Brooks envisions the garden becoming an urban oasis with education programs under a grove of 60 fruit trees surrounded by 250 raised beds. She needs money, of course, but it’s really more about the community buy-in.

“This is their garden and we’re going to be working hard to get that message out that this is available to them,” Brooks said. “It’s such a blessing to have this donated land. We’re going to do our best to make the most of it.”

Getting volunteers and grant money is one thing; actually getting food to grow in the desert is another. Las Vegas is a difficult place to garden. The city’s average annual rainfall of about 3 inches makes Phoenix, with an average rainfall of 8.3 inches, seem lush by comparison. (The owner of the five acres, former Las Vegas Councilman Frank Hawkins, is paying the water bill for the first year. After that, the organization will need to raise enough money to pay the bill.)

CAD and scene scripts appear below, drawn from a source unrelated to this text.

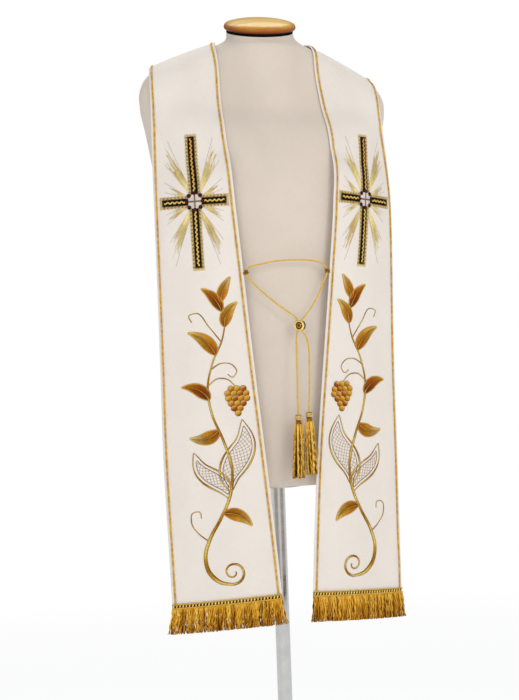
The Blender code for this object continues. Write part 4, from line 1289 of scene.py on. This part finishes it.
def cord_routes():
    """Route of each stretch, as in the part's source; the tails end on top of the tassels."""
    right_ring, left_ring = ring_middle(-1), ring_middle(1)
    right_hole, left_hole = hole_middle(-1), hole_middle(1)
    start, clear, out = (np.array([0, 0, height])
                         for height in (GAP / 2, HOLE_CLEAR, HOLE_CLEAR + CORD_RADIUS))
    loop = [right_hole + start, right_hole + clear, right_hole + out,
            (8.4, -121.8, 1082.4), (-4, -121.6, 1091.6), (-26, -121, 1108.4), (-50, -120, 1129.8),
            (-62, -118.8, 1142), (-69.4, -117.5, 1152.2),
            right_ring,
            (-66.8, -118.2, 1165.4), (-58, -120.2, 1168.6), (-45, -122, 1171.2),
            (-18, -124, 1175.6), (14, -124, 1176.6), (44, -122, 1174.4), (57, -119.8, 1171.2),
            (64.4, -118, 1166),
            left_ring,
            (66.4, -117.6, 1151.6), (60.6, -118.8, 1140), (53.4, -120.4, 1125.4),
            (44.6, -122.6, 1109.6), (34, -125, 1094.4), (23.4, -127.2, 1082.8),
            left_hole + out, left_hole + clear, left_hole + start]
    right_end, left_end = (np.array(TASSEL_TOP[label]) + (0, 0, GAP) for label in SIDES)
    right_tail = [right_hole - start, right_hole - clear, right_hole - out,
                  (9.6, -122, 1050), (8.7, -122.6, 1030), (8.5, -122.8, 1000), (8, -122.4, 960),
                  right_end]
    left_tail = [left_hole - start, left_hole - clear, left_hole - out,
                 (23.4, -127, 1051.4), (27.6, -125.4, 1040), (29.6, -123.8, 1026),
                 (29.8, -122.4, 1000), (28.6, -121.4, 960), left_end]
    return {"tie_loop": loop, "tie_tail_right": right_tail, "tie_tail_left": left_tail}


def build_tie_cord(gold):
    """The three stretches of the tie cord, each a three-strand twist.

    The tails run on inside the tassels."""
    for name, route in cord_routes().items():
        path = smooth_route(route, CORD_STATION)
        label = name.split("_")[-1]
        if label in SIDES:
            further = path[-1] + np.array([[0, 0, -1.0]]) * np.arange(1, TAIL_INSIDE)[:, None]
            path = np.concatenate([path, further])
        points, faces, colours = twisted(path, carried_up(path, (0, -1, 0.01)), CORD_RADIUS,
                                         TIE_PITCH, sides=7, bright=(0.88, 0.62, 0.13),
                                         deep=DEEP_GOLD)
        piece = add_piece(f"gold_{name}", points, faces, gold, "gold_thread", colours)
        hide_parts(name)
        length = float(lengths(path)[-1]) * MM


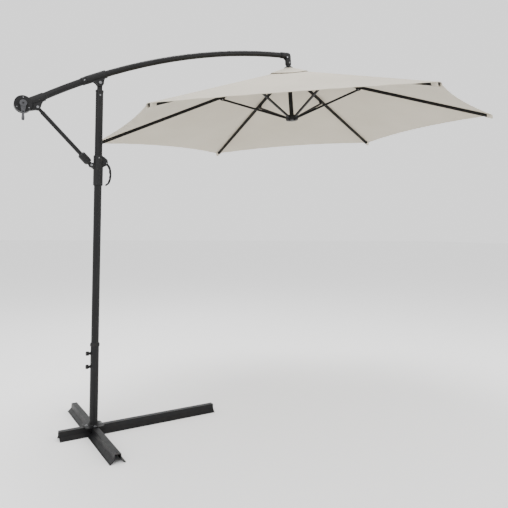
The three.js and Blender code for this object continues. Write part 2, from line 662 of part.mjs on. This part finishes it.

Water’s not the only obstacle, though. Las Vegas’ soil is alkaline- and nutrient-poor, and the summer heat is too intense for most typical crops. Many avid gardeners say growing food in Las Vegas is less about finding what thrives than finding what doesn’t immediately die.

Brooks is undaunted. She has dabbled in gardening in her own yard and has sought advice from the area’s leading gardening experts. The first plants — fruit trees and peppers — were planted last week. And more will go in as soon as the weather is right, Brooks says.

“This community needs this,” she says. “Community gardens are everywhere in California and New York and other states. There is no reason why we can’t do it here. We just have to do it a little differently.”